Ah! gave not these two hearts their mutual pledge,
Under one mantle sheltered 'neath the hedge
In gloaming courtship? And, O God! today
He only knows he holds her;—but what part
Can life now take? She cries in her locked heart,—
'Leave me—I do not know you—go away!'

Dante Gabriel Rossetti: Found

The term fallen woman was used to describe a woman who has "lost her innocence", and fallen from the grace of God. In 19th-century Britain especially, the meaning came to be closely associated with the loss or surrender of a woman's chastity. Its use was an expression of the belief that to be socially and morally acceptable a woman's sexuality and experience should be entirely restricted to marriage, and that she should also be under the supervision and care of an authoritative man.

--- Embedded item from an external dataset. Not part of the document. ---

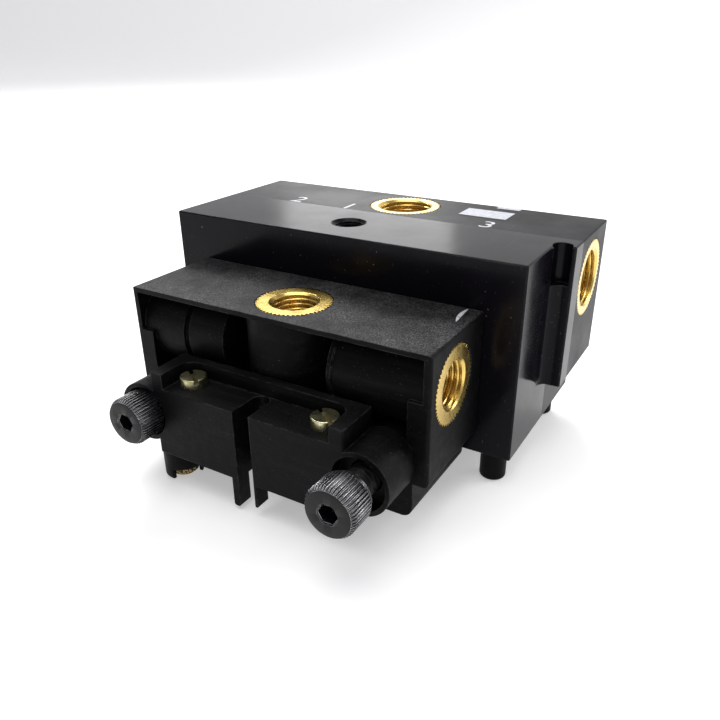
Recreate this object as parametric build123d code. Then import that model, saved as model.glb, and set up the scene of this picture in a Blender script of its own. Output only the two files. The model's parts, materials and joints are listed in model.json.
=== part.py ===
from build123d import *
import os

# A pilot-operated air valve block: a machined main block with a moulded pilot head on its front
# and a pilot cover on the head, held by two captive knurled screws. All lengths are millimetres.
#
# The datum used below has X = 0 in the middle of the head, Y = 0 on the head's front face and
# Z = 0 on the surface that the feet stand on. Every solid is moved by TO_ORIGIN when it is saved,
# so that the saved origin is at the bottom centre of the whole object's box.

# ---- driving dimensions ----------------------------------------------------------------------

# pilot head
HEAD_HALF = 45.0            # half width of the frame
HEAD_DEPTH = 30.0           # front face to main block
HEAD_TOP = 49.5
FRAME_BOTTOM = 15.3         # underside of the full-width frame
LOWER_HALF = 41.3           # half width of the set-in body below the frame
LOWER_BOTTOM = 5.5
RECESS_DEPTH = 22.0
RECESS_FLOOR = 25.0
LIP = 1.3                   # top lip above the recess
WALL = 1.9                  # side walls above the pads
PAD_TOP = 37.3              # the side walls thicken below this height
PAD_INNER = 39.3
PORT_Y = 12.8               # axis of the head's three ports
PORT_Z = 37.1
PORT_BOSS_R = 11.6
CENTRE_BOSS_R = 12.5
HEAD_PASSAGE_R = 3.4

# main block
MAIN_HALF = 54.7
MAIN_DEPTH = 52.0
MAIN_BOTTOM = 8.8
MAIN_TOP = 62.6
MAIN_REAR = HEAD_DEPTH + MAIN_DEPTH
LUG_OUT = 5.6               # port lug on the right end
LUG_FRONT = 50.3
LUG_BOTTOM = 23.0
STEP_R = 3.2                # hollow round between the end face and the lug
RELIEF_R = 2.6              # deeper cutter relief at the top of that round
RELIEF_DEPTH = 10.5
TOP_PORT_X = 2.4
TOP_PORT_Y = 69.0
END_PORT_Y = 67.9
END_PORT_Z = 49.5
GALLERY_R = 6.5
GALLERY_END = 21.0          # inner end of the left and right galleries
DROP_X = 25.5               # drillings from the galleries down to the spool
DROP_Y = 66.0
DROP_R = 4.0

# threaded inserts: outer radius, minor thread radius, radius of the chamfered mouth, length
INSERT_G14 = dict(outer=10.2, minor=5.72, mouth=6.7, length=12.0)
INSERT_G38 = dict(outer=10.9, minor=7.475, mouth=8.5, length=13.0)
VENT_X = -2.2               # tapped G1/8 hole on the top face
VENT_Y = 43.4
VENT_MINOR = 4.283
VENT_MOUTH = 5.1
VENT_DEPTH = 12.0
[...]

Used when society offered few employment opportunities for women in times of crisis or hardship, the term was often more specifically associated with prostitution which was regarded as both cause and effect of a woman being "fallen". The term is considered to be anachronistic in the 21st century, although it has considerable importance in social history and appears in many literary works.

The idea that Eve, from the biblical story in the Book of Genesis, was the prototypical fallen woman has been widely accepted by academics, theologians and literary scholars. Eve was not expelled from Eden because she had sex outside of marriage; rather she fell from a state of innocence because she ate forbidden fruit from the Tree of the knowledge of good and evil. That is, Eve and then Adam reached for knowledge, but in reaching for it, they disobeyed God and lost their original innocence - understood as the perfect integration of their bodies and souls, the harmony between their desires and their knowledge. In this interpretation, the consequence was that it became difficult for them to know the truth and love the good. The temptation offered to Adam and Eve in the story was to know what God knows and to see what God sees. It was a temptation based on envy and a desire to be like God. Thus, theologically speaking, there is a metaphor that is related to the Fall of Man from a state of grace as well as to the expulsion and subsequent fall of Lucifer from heaven.